The entries below contain a line with "with Locations((0, RIM_R" and a line with "obj.matrix_world = Matrix.Identity(4)". Quote exactly those two lines and all lines between them.

#### Records from a collection:
[start]

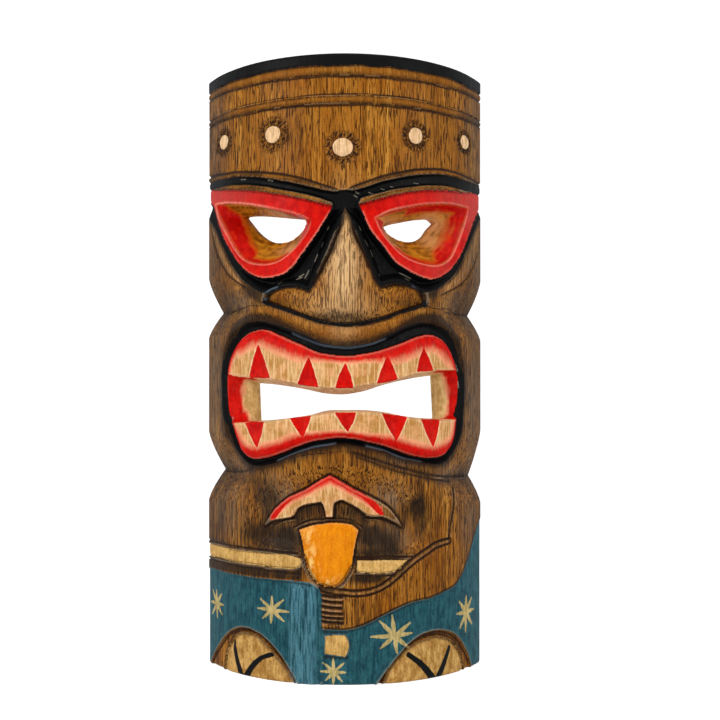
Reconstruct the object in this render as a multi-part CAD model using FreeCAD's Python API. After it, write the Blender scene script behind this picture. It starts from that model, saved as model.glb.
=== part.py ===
"""A carved wooden tiki mask for the wall: one hollowed half log in three tiers, and the
steel ring hanger that is screwed into a pocket in its back.

Millimetres. +Z is up, the face looks along -Y, and the origin is at the middle of the
foot. Outlines are drawn as seen from the front, as (x, height above their own base line).
"""

import FreeCAD
import Part
import math
import os

from FreeCAD import Vector

# ---- the log ----
base_tier_height = 164.0    # foot to the lower waist: the small figure and its robe
mouth_tier_height = 135.0   # lower waist to upper waist
head_tier_height = 201.0    # upper waist to the flat top
mask_half_width = 117.0     # at the flat back
mask_depth = 70.0           # flat back to the crown of the front
waist_depth = 9.5           # how far each waist is cut in at the sides, square to the log
shoulder_height = 25.0      # height of the shoulder on each side of a waist

# ---- the hollow in the back ----
wall = 25.0                 # wood left behind the face
hollow_foot = 30.0          # solid wood below the hollow
hollow_top = 88.0           # solid wood above the hollow
hollow_end_slope = 26.0     # the scoop's ends are gouged in two slopes, this long

# ---- depths of the carving, below the log's own surface ----
band_depth = 2.5            # forehead panels, between the raised bands
brow_groove_depth = 6.0     # black groove along each brow
valley_depth = 13.0         # valleys between the nose and the eyes
frame_depth = 3.0           # face of the raised frame round each eye
nostril_depth = 3.0         # the nostrils lie lower than the ridge of the nose
lip_groove_depth = 10.0     # channel round the lips
lip_depth = 2.0             # crown of the lips
tooth_depth = 4.0           # the gaps between teeth
chin_depth = 7.0            # hollow under the chin that the small figure sits in
rib_depth = 2.5             # notches between the small figure's ribs
rib_notch = 3.0             # width of each notch
robe_depth = 2.0            # face of the painted robe
foot_arch_depth = 4.0       # sunk arch round each foot
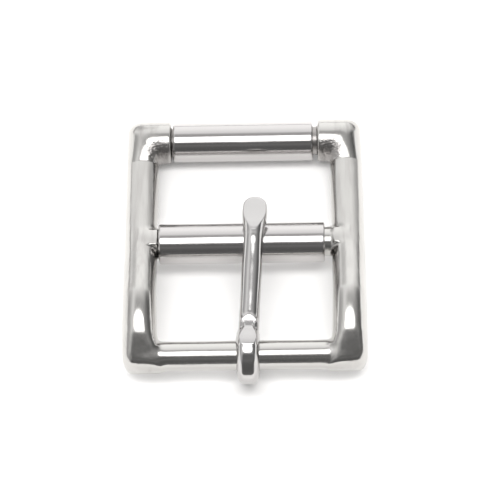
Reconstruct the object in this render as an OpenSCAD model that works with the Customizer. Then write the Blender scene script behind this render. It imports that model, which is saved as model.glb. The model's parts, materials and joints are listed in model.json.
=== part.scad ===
// Girth buckle: a cast frame, a roller on its end pin, a roller on its centre bar, and a hinged tongue.
// It lies as it rests on a flat surface, on its two rear shoulders and on the eye of its tongue.
// X runs across the strap, +Y from the front bar to the end pin, +Z up. The origin is in the middle, on the surface.

/* [Frame] */
// Clear width between the side bars
inner_w = 26; // [24:0.5:30]
// Width of one side bar, seen from above
side_w = 4.8; // [4.2:0.1:6]
// Thickness of a side bar at the nose
side_t = 5.4; // [5:0.1:5.6]
// Thickness of a side bar beside the rear shoulder
rear_t = 4.5; // [4.2:0.1:5]
// Distance from the front bar's axis to the centre bar's
front_span = 18.1; // [17:0.1:20]
// Distance from the centre bar's axis to the end pin's
rear_span = 17.6; // [16:0.1:20]
// Height of the centre bar's axis above the surface
centre_z = 4.4; // [4.2:0.1:4.6]
// Radius of the frame's outer corners, seen from above
corner_r = 1.9; // [1:0.1:2.4]
// Radius of the corners of the windows, seen from above
fillet_r = 0.8; // [0.4:0.1:1.2]
// Rise of the side bars towards the front, in degrees
rise = 5.5; // [4:0.5:6]
// Radius of the upward bow of the side bars, from the centre bar to the front
bow_r = 58; // [50:2:100]
// Length of the nose, where a side bar curves down to the front bar
nose_len = 9.1; // [8.8:0.1:9.6]
// Radius of that curve
nose_r = 9; // [8.8:0.1:10]

/* [Cross bars] */
// Diameter of the front bar, the centre bar and the end pin
bar_d = 4.3; // [3.8:0.1:4.5]
// Diameter of a rear shoulder, which holds one end of the end pin
shoulder_d = 6.4; // [6.2:0.1:6.8]
// Distance that a shoulder reaches in from the side bar's inner face
shoulder_reach = 1.9; // [1.4:0.1:2]

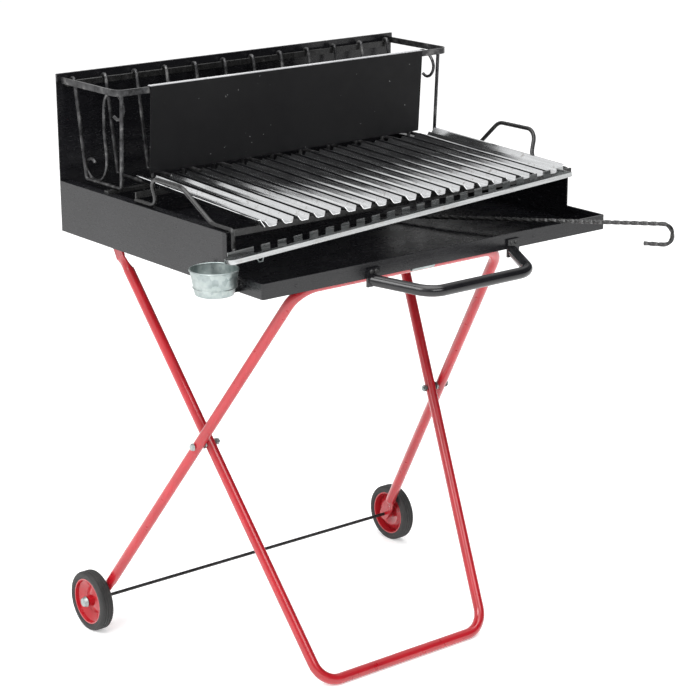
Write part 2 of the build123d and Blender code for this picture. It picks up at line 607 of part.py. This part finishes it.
with BuildPart() as axle_caps:
    for side in (-1, 1):
        face = side * (WHEEL_X + WHEEL_HALF + 1)
        dome(face, AXLE_DEPTH, AXLE_HEIGHT, 9.5, 6, side)
        pin(*sorted((face - side, face + side * 4)), AXLE_DEPTH, AXLE_HEIGHT, AXLE_R, Mode.SUBTRACT)
save(axle_caps, "axle_caps")

for side, word in ((-1, "left"), (1, "right")):
    x = side * WHEEL_X
    spin = Axis(at(0, AXLE_DEPTH, AXLE_HEIGHT), (1, 0, 0))
    section = Plane(origin=at(x, AXLE_DEPTH, AXLE_HEIGHT), x_dir=(side, 0, 0), z_dir=(0, -side, 0))
    with BuildPart() as wheel_disc:
        with BuildSketch(section):
            # hub, dished web and rim, drawn from the axle outwards
            with BuildLine():
                Polyline((-11, AXLE_R + FIT), (11, AXLE_R + FIT), (11, 9), (1, 10), (-4, 24),
                         (4, RIM_R - 3), (10.5, RIM_R - 2), (10.5, RIM_R), (-10.5, RIM_R),
                         (-10.5, RIM_R - 2), (2, RIM_R - 4), (-6.5, 24), (-2, 9), (-11, 9),
                         close=True)
            make_face()
        revolve(axis=spin)
    save(wheel_disc, f"wheel_{word}")

    with BuildPart() as tyre:
        with BuildSketch(section):
            with Locations((0, (WHEEL_R + RIM_R) / 2)):
                RectangleRounded(2 * WHEEL_HALF, WHEEL_R - RIM_R, 5)
            with Locations((0, RIM_R + 2)):
                Rectangle(21, 4)
            with Locations(*[(offset_x, WHEEL_R) for offset_x in (-5, 0, 5)]):
                Circle(0.9, mode=Mode.SUBTRACT)
        revolve(axis=spin)
    save(tyre, f"tyre_{word}")
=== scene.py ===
"""Visual model of a folding charcoal barbecue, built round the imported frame.

Everything is in metres in the row frame: +Z up, +Y towards the back panel,
+X to the right of someone standing at the front.
"""
import json
from math import cos, pi, radians, sin, tan

import bmesh
import bpy
from mathutils import Euler, Matrix, Vector


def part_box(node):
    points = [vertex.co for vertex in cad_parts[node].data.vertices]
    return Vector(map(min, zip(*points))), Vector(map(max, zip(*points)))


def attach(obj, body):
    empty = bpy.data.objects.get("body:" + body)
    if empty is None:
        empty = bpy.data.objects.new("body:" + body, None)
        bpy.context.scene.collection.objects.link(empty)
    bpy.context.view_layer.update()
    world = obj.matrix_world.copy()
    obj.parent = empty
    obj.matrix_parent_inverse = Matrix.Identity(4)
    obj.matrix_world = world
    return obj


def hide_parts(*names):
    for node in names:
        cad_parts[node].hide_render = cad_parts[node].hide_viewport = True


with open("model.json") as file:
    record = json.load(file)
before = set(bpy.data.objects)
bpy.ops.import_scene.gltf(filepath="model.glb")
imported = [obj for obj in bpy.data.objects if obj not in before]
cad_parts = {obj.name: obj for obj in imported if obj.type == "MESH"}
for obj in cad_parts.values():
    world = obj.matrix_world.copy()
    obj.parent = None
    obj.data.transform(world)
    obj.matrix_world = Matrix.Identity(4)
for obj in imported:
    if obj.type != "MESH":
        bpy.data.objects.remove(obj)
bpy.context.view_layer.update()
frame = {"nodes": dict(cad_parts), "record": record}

NODES = frame["nodes"]

# the pan's middle plane, the back panel's rear face and the pan's underside
PAN_MID, BACK_Y, PAN_Z = 0.031, 0.347, 0.707
SHARP_CAD = radians(32)
SHARP_POKER = radians(30)


# ---------------------------------------------------------------- camera first
CAMERA_PLACE = (-2.0967, -2.6555, 1.5475)
CAMERA_PITCH, CAMERA_ROLL, CAMERA_YAW = radians(73.137), radians(0.202), radians(-38.489)
SENSOR_MM, LENS_MM = 36.0, 110.884
CLIP_END = 200.0


def add_camera():
    """A viewpoint from the front left, a little above the pan."""
    data = bpy.data.cameras.new("camera")
    data.sensor_width = SENSOR_MM
    data.lens = LENS_MM
    data.clip_end = CLIP_END
    camera = bpy.data.objects.new("camera", data)
    camera.location = CAMERA_PLACE
    camera.rotation_euler = Euler((CAMERA_PITCH, CAMERA_ROLL, CAMERA_YAW), "XYZ")
    bpy.context.scene.collection.objects.link(camera)
    bpy.context.scene.camera = camera


add_camera()


# ---------------------------------------------------------------- materials
# sockets of a colour Mix node, which share their names with its other types
MIX_FACTOR, MIX_FIRST, MIX_SECOND, MIX_RESULT = 0, 6, 7, 2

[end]

#### Solution to this task:
            with Locations((0, RIM_R + 2)):
                Rectangle(21, 4)
            with Locations(*[(offset_x, WHEEL_R) for offset_x in (-5, 0, 5)]):
                Circle(0.9, mode=Mode.SUBTRACT)
        revolve(axis=spin)
    save(tyre, f"tyre_{word}")
=== scene.py ===
"""Visual model of a folding charcoal barbecue, built round the imported frame.

Everything is in metres in the row frame: +Z up, +Y towards the back panel,
+X to the right of someone standing at the front.
"""
import json
from math import cos, pi, radians, sin, tan

import bmesh
import bpy
from mathutils import Euler, Matrix, Vector


def part_box(node):
    points = [vertex.co for vertex in cad_parts[node].data.vertices]
    return Vector(map(min, zip(*points))), Vector(map(max, zip(*points)))


def attach(obj, body):
    empty = bpy.data.objects.get("body:" + body)
    if empty is None:
        empty = bpy.data.objects.new("body:" + body, None)
        bpy.context.scene.collection.objects.link(empty)
    bpy.context.view_layer.update()
    world = obj.matrix_world.copy()
    obj.parent = empty
    obj.matrix_parent_inverse = Matrix.Identity(4)
    obj.matrix_world = world
    return obj


def hide_parts(*names):
    for node in names:
        cad_parts[node].hide_render = cad_parts[node].hide_viewport = True


with open("model.json") as file:
    record = json.load(file)
before = set(bpy.data.objects)
bpy.ops.import_scene.gltf(filepath="model.glb")
imported = [obj for obj in bpy.data.objects if obj not in before]
cad_parts = {obj.name: obj for obj in imported if obj.type == "MESH"}
for obj in cad_parts.values():
    world = obj.matrix_world.copy()
    obj.parent = None
    obj.data.transform(world)
    obj.matrix_world = Matrix.Identity(4)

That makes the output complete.